Torniamo a Tambellini. Che giudizio dà su questi primi mesi del suo collega?
«Dopo anni di immobilismo, è difficile rimettere in fila le cose e concretizzarle. La nostra amministrazione ha dato ampia disponibilità di collaborazione all’attuale giunta lucchese su tutti i temi comprensoriali. La disponibilità rimane e mi auguro, dopo un corretto periodo di assestamento e di rodaggio, che venga accolta e si possa lavorare insieme sulle grandi tematiche che riguardano i nostri territori».
Eppure Capannori potrebbe scippare il nuovo palasport a Lucca…

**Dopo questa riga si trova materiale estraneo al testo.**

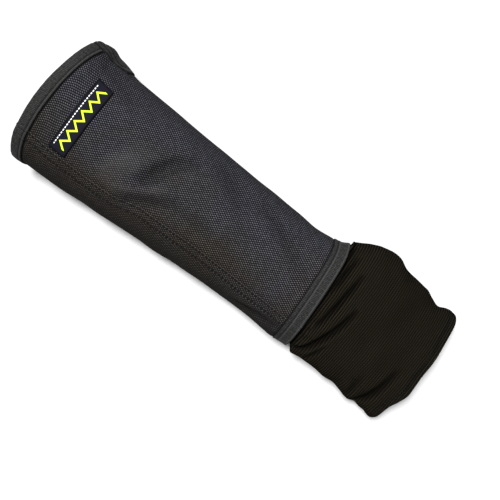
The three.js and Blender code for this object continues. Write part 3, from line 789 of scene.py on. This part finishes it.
def stitchTree():
    tree = bpy.data.node_groups.new("stitchRow", "GeometryNodeTree")
    node = partial(addNode, tree)
    tree.interface.new_socket("Path", in_out="INPUT", socket_type="NodeSocketGeometry")
    for name in ("Pitch", "Stitch Length", "Thread Radius"):
        tree.interface.new_socket(name, in_out="INPUT", socket_type="NodeSocketFloat")
    tree.interface.new_socket("Seed", in_out="INPUT", socket_type="NodeSocketInt")
    tree.interface.new_socket("Thread", in_out="INPUT", socket_type="NodeSocketMaterial")
    tree.interface.new_socket("Stitches", in_out="OUTPUT", socket_type="NodeSocketGeometry")
    given = node("NodeGroupInput").outputs
    curve = node("GeometryNodeMeshToCurve", {"Mesh": given["Path"]})
    even = node("GeometryNodeResampleCurve", {"mode": "LENGTH", "Curve": curve, "Length": given["Pitch"]})
    ball = node("GeometryNodeMeshUVSphere", {"Segments": 8, "Rings": 6, "Radius": 0.5})
    girth = node("ShaderNodeMath", {"operation": "MULTIPLY", 0: given["Thread Radius"], 1: 2.0})
    size = node("ShaderNodeCombineXYZ", {"X": given["Stitch Length"], "Y": girth, "Z": girth})
    smooth = node("GeometryNodeSetShadeSmooth", {0: ball})
    stitch = node("GeometryNodeTransform", {"Geometry": smooth, "Scale": size})
    along = node("GeometryNodeInputTangent")
    turn = node("FunctionNodeAlignRotationToVector", {"axis": "X", "Vector": along})
    wander = node("FunctionNodeRandomValue", {
        "data_type": "FLOAT_VECTOR", "Seed": given["Seed"], 0: (0, -stitchLean, -stitchLean),
        1: (0, stitchLean, stitchLean)})
    tilt = node("FunctionNodeEulerToRotation", {0: wander})
    turned = node("FunctionNodeRotateRotation", {"rotation_space": "LOCAL", 0: turn, 1: tilt})
    placed = node("GeometryNodeInstanceOnPoints", {"Points": even, "Instance": stitch, "Rotation": turned})
    real = node("GeometryNodeRealizeInstances", {"Geometry": placed})
    dressed = node("GeometryNodeSetMaterial", {"Geometry": real, "Material": given["Thread"]})
    node("NodeGroupOutput", {"Stitches": dressed})
    return tree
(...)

«Non credo che questo metta in difficoltà i rapporti: se noi sfruttiamo quella che può essere un’opportunità, un palasport a disposizione della comunità, ciò non vuole dire mettersi in contrapposizione con altri territori. Pensi che alla giunta Tambellini avevo proposto di lavorare insieme ad un piano strutturale coordinato, perchè i due Comuni si intrecciano, ed è assurdo avere regole diverse».
Torniamo al futuro di Del Ghingaro. Quale sarà?
«Mi vedo seduto alla mia scrivania ad occuparmi a tempo pieno delle mie aziende clienti. E con più tempo per andare a giocare a golf e occuparmi della mia famiglia».
Intanto questo è un fine settimana di primarie…
«Vero. Può darsi che vada a votare a quelle di Sel per l’unico capannorese in lizza, Eugenio Baronti. Del resto non sono più del Pd».
Insisto: è difficile immaginare che lei non voglia più essere un protagonista della scena politica…
«E chi l’ha detto? Voglio uscire dalla palude locale. E questo è il momento di farlo: è clamoroso che un partito come il Pd non abbia voluto valorizzare le cose fatte a Capannori ma, anzi, le abbia penalizzate…».